A descendente direta do arquiteto afirma ainda que, em 2000, o ano em que ali foi depositada a última urna, o jazigo tinha sido alvo de obras recentes. «As urnas alegadamente deterioradas estavam em perfeito estado até 2007, do que existem testemunhas e provas», assevera. Garante ainda que «haveria a maior facilidade em identificar os inumados» na altura em que o jazigo foi esvaziado, bem como em contactar os familiares, dado que a própria autarquia «promoveu e apoiou em 2009 a publicação da monografia» sobre Silva Rocha e a Arte Nova de que é autora. «Eu era facilmente contactável como colaboradora da Câmara Municipal de Aveiro e como figura pública na área da cultura».
Francisco da Silva Rocha, Aveiro e a Arte Nova
Nascido na Mealhada em 1864, Francisco Augusto da Silva Rocha mudar-se-ia para Aveiro, cidade onde, com as suas obras de arquitetura, contribuiria para a afirmação da Arte Nova portuguesa. Aveiro que é, a par de Barcelona – a cidade de Gaudí -, Bruxelas, Budapeste, Glasgow, Helsínquia ou Havana, cidade-membro do Réseau Art Nouveau Network, uma rede composta pelas cidades cuja paisagem arquitetónica a Arte Nova ajudou a moldar.
Pelo casamento com Olinda Augusta Soares, filha de João Pedro Soares, o arquiteto originário da Mealhada passou a fazer parte da família da proeminente figura da Aveiro do século XIX e início do século XX. Entre as obras mais emblemáticas de Francisco da Silva Rocha contam-se a Casa Major Pessoa, construída em 1907 e entretanto convertida em Museu Arte Nova.

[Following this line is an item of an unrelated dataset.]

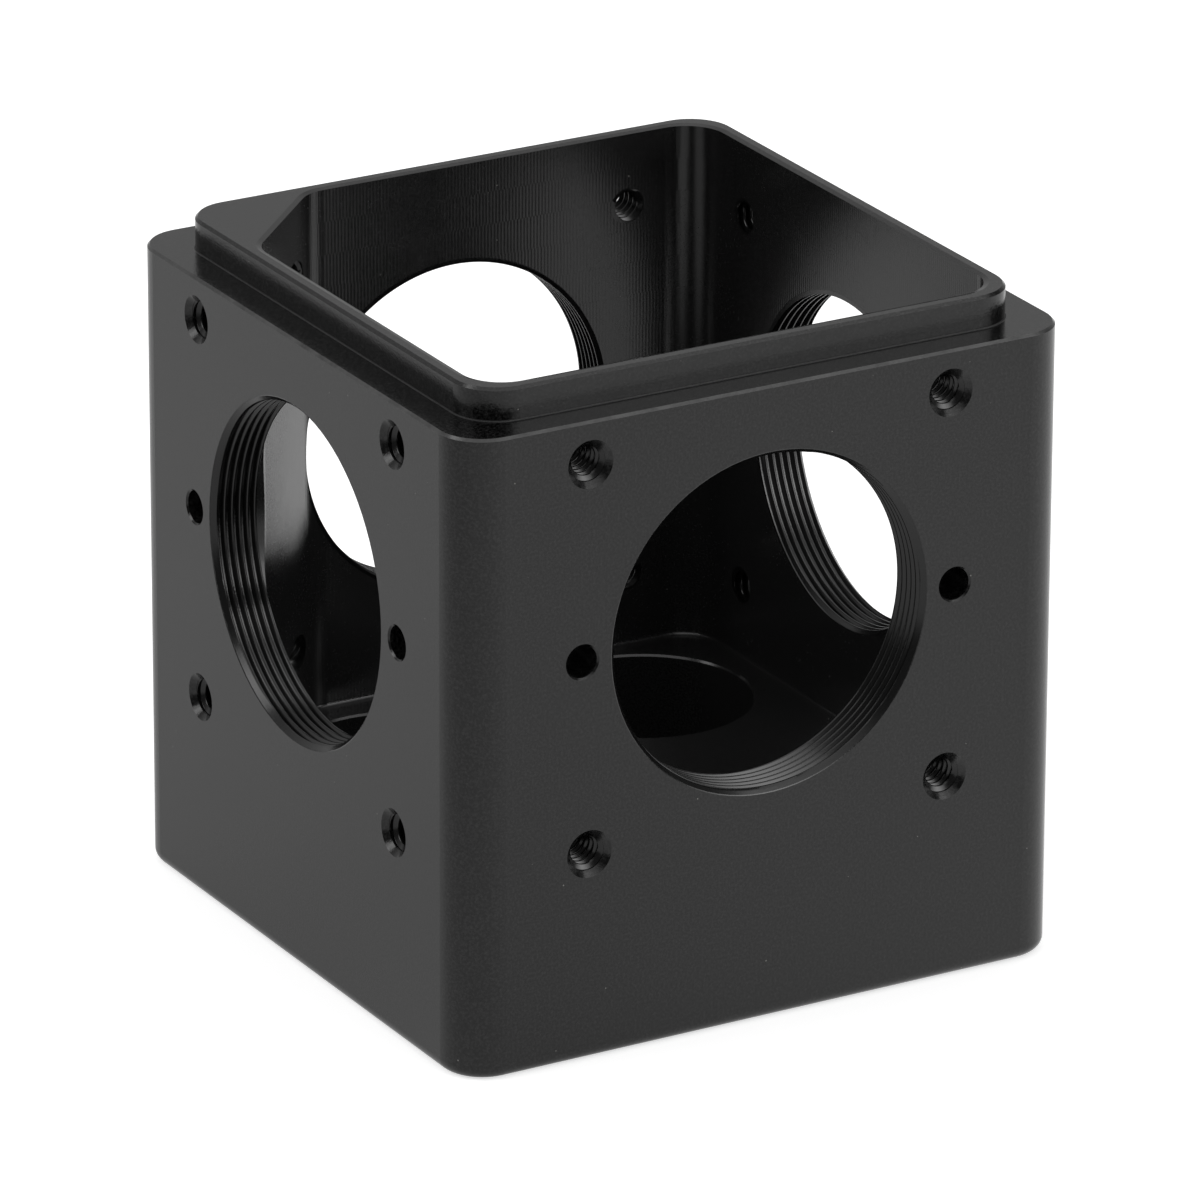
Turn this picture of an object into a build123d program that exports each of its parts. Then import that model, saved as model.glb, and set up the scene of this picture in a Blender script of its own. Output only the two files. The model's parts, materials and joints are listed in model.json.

A página do Turismo de Portugal para a zona Centro apresenta Aveiro como cidade-museu da Arte Nova em Portugal e sugere um passeio a pé pela que designa como Rota da Arte Nova de Aveiro, que tem justamente como ponto de partida a Casa do Major Pessoa. Localizada na R. Barbosa Magalhães, 9-11 e na Travessa do Rossio, é descrita como o «ex-líbris arquitetónico da Arte Nova aveirense», «uma exuberante composição de flores e arabescos em pedra e ferro forjado riscada por Ernesto Korrodi e Silva Rocha».